Not content to rest on his laurels, Hawk’s even stomping new tricks while imploring his kids to film “just one last try:”
“I don’t think I would feel comfortable promoting skating unless I was actively skating myself,” Hawk says. His four-plus decades of experience have bestowed an “innate,” “intuitive” ability to sniff out anything contrived.
“I understand the core values of skating,” Hawk continued. When he takes on a new partnership, he asks himself questions like, Does this represent skating well? Would this resonate with skaters? “There’s so much trial and error of doing endorsements and doing collaborations and realizing how important it is to keep the integrity and authenticity as the number one priority.”
Vans and Hawk can enhance each others’ existing projects. For instance, the Vans Park Series has left behind five legacy skateparks in former Park Series stops; Malmö, Sweden; São Paulo, Brazil; Paris-Chelles, France; Montreal, Canada; and Salt Lake City, Utah.
The parks are open to the public year-round and maintained by Vans to promote equal-opportunity access to skating around the world. It all dovetails with Hawk’s own skatepark development efforts through the Tony Hawk Foundation, which has has given away $10 million to more than 600 skatepark projects throughout the United States.
“With the Tony Hawk Foundation, we can leverage together; it doesn’t just become a Vans-led initiative,” says Gascon. “We can bring communities together and support them with skateparks when needed. Moving forward, what we do at the community level is going to be critical for the industry.”
Despite the massive heights he’s reached in his skating career, Hawk will never outgrow the Southern California skate haven that made him. His first-ever skate shop sponsor in 1984 was Witt Rowlett’s Carlsbad Pipelines. Like all skate shops in states under shelter-in-place orders, however, Carlsbad Pipelines is struggling to weather the coronavirus storm. So Hawk nominated his childhood skate shop for Vans’ Foot the Bill program, in which net proceeds from the sale of specially designed Vans Customs go directly to the small businesses.
“It’s an independently owned surf and skate shop that’s obviously hugely challenged right now. They don’t rely on mail orders,” Hawk says. For his first sponsor, it was time, as he put it, to return the favor.

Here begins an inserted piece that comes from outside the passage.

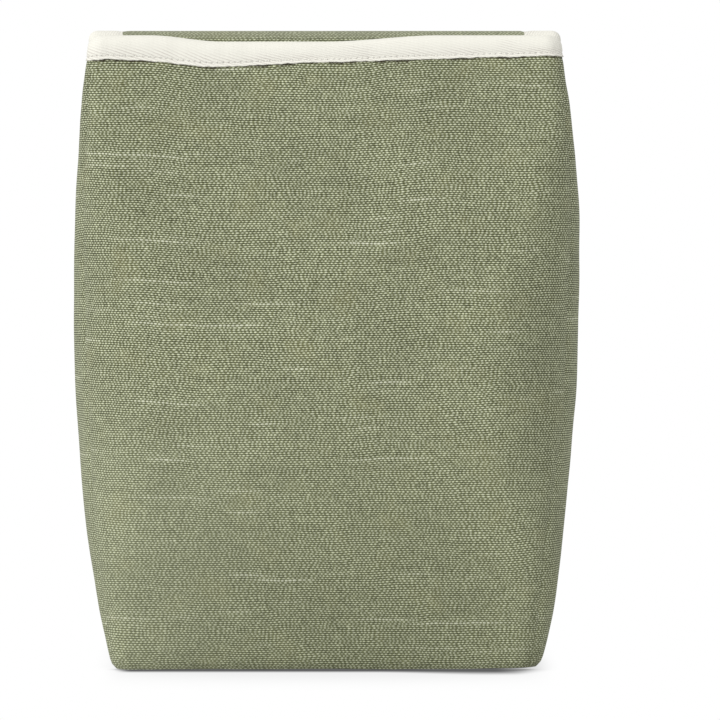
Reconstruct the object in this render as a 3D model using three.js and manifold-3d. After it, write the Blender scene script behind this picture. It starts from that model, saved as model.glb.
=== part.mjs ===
// An insulated linen lunch bag with a box bottom, tucked gussets and a fold-over flap.
// It stands open, with the flap thrown back over the rear wall.
// Units are millimetres, +Z is up and the front faces -Y. The origin is the centre of the base.
import * as THREE from "three";
import { mergeVertices } from "three/addons/utils/BufferGeometryUtils.js";
import Module from "manifold-3d";

const wasm = await Module();
wasm.setup();

// Outline of the body: widths run along X and depths along Y
const BASE_WIDTH = 184;
const BELLY_WIDTH = 221;
const MOUTH_WIDTH = 202.8;
const BELLY_WIDTH_HEIGHT = 162;
const BASE_DEPTH = 124;
const BELLY_DEPTH = 131;
const MOUTH_DEPTH = 105;
const BELLY_DEPTH_HEIGHT = 140;
const BASE_CORNER_RADIUS = 12;
const BELLY_CORNER_RADIUS = 45;
const MOUTH_CORNER_RADIUS = 8;
const EDGE_ROLL_WIDTH = 3; // how far the walls turn under at the floor
const FRONT_CROWN = 3; // fullness of the front wall at its middle
const BACK_CROWN = 1;
const GUSSET_TUCK = 12; // how far the gusset's crease is drawn in at the mouth

// Heights
const FRONT_HEIGHT = 273; // top of the front wall under its tape
const FRONT_DIP = 2.8; // the soft dip in the front edge, left of its middle
const DIP_PLACE = -36;
const DIP_REACH = 42;
const FOLD_RISE = 0.3; // crease line of the flap's fold above the front wall
const FOLD_HEIGHT = FRONT_HEIGHT + FOLD_RISE;
const GUSSET_BACK_DROP = 8; // the gusset's rear corner below the fold
const FACING_DEPTH = 32; // how far the rear facing reaches down inside

// Cloths and padding
const LINEN = 0.8;
const FOAM = 4;
const LINING = 0.4;
const TAPE = 0.6;
const GAP = 0.3; // clearance between pieces that touch

// Tape legs
const MOUTH_TAPE_WIDTH = 9.6;
const FLAP_TAPE_FACE_WIDTH = 14; // on the facing side
const FLAP_TAPE_BACK_WIDTH = 10;

// Fold, flap and tip, measured on the facing side
const FLAP_WIDTH = 209;
const FOLD_LENGTH = 16;
const FOLD_CROWN = 1.2;
const FLAP_LENGTH = 93;
const TIP_LENGTH = 62;
const TIP_CORNER_RADIUS = 20;
const FOLD_BEND = 90; // degrees between the rear wall and the fold, flap thrown back
const FLAP_BEND = 80; // degrees between the fold and the hanging flap
const FOLD_TURN = 132.5; // degrees that each crease of the fold turns to close
const TIP_TURN = 77;
const TIP_FOAM_MARGIN = 4;
const CREASE_SETBACK = 1; // tape kept clear of each crease
const FOAM_SETBACK = 1.2;

// Closing magnets
const MAGNET_DIAMETER = 14;
const MAGNET_THICKNESS = 2;
const MAGNET_SPREAD = 55; // each one's distance from the middle
const MAGNET_DOWN_TIP = 45; // from the tip's crease
const MAGNET_COVER = 0.5; // foam face above the magnet

// Resolution of the lofts
const ARC_STEPS = 3;
const RUN_STEPS = 6;
const BODY_ROWS = [0, 0.07, 0.21, 0.36, 0.51, 0.66, 0.8, 0.91, 1];
const FOLD_STEPS = 6;
const TIP_CORNER_STEPS = 5;

const { cos, sin, tan, sqrt, abs, exp, max, min, PI } = Math;
const { lerp, smoothstep, degToRad } = THREE.MathUtils;

// Depth of each layer below the outer face of the wall
const FOAM_FACE = LINEN + GAP;
const INNER_FACE = FOAM_FACE + FOAM + GAP;
const LAYERS = {
  outer: [0, LINEN],
  insulation: [FOAM_FACE, FOAM_FACE + FOAM],
  lining: [INNER_FACE, INNER_FACE + LINING],
  facing: [INNER_FACE, INNER_FACE + LINEN],
};
const WALL = LAYERS.lining[1];
const FOLD_STACK = LAYERS.facing[1];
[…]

That Hawk would come onboard with Vans at this particular moment in time—the same month verticalist and longtime host of Vans’ Loveletters to Skateboarding series, Jeff Grosso, died at 51—imbues his new role with even more meaning.
“Tony posted a text message between him and Jeff that happened not so long ago and Jeff said welcome back to the Vans family, you more than anyone should have been there all along,” says Gascon. “Vert skateboarding deserves to be elevated and deserves a place at the top of the mountain. Talking about a vert event with Tony, we’re not only putting something together with Tony’s vision, but giving homage to Jeff Grosso, too.”
There aren’t many skateboarders who could hand Hawk—Tony Hawk—the baton. That it would be Grosso, and that it would be with Vans, is as perfectly predestined as Hawk’s two very differently sized pairs of Slip-Ons in the photos taken 37 years apart in the Sanoland pipe.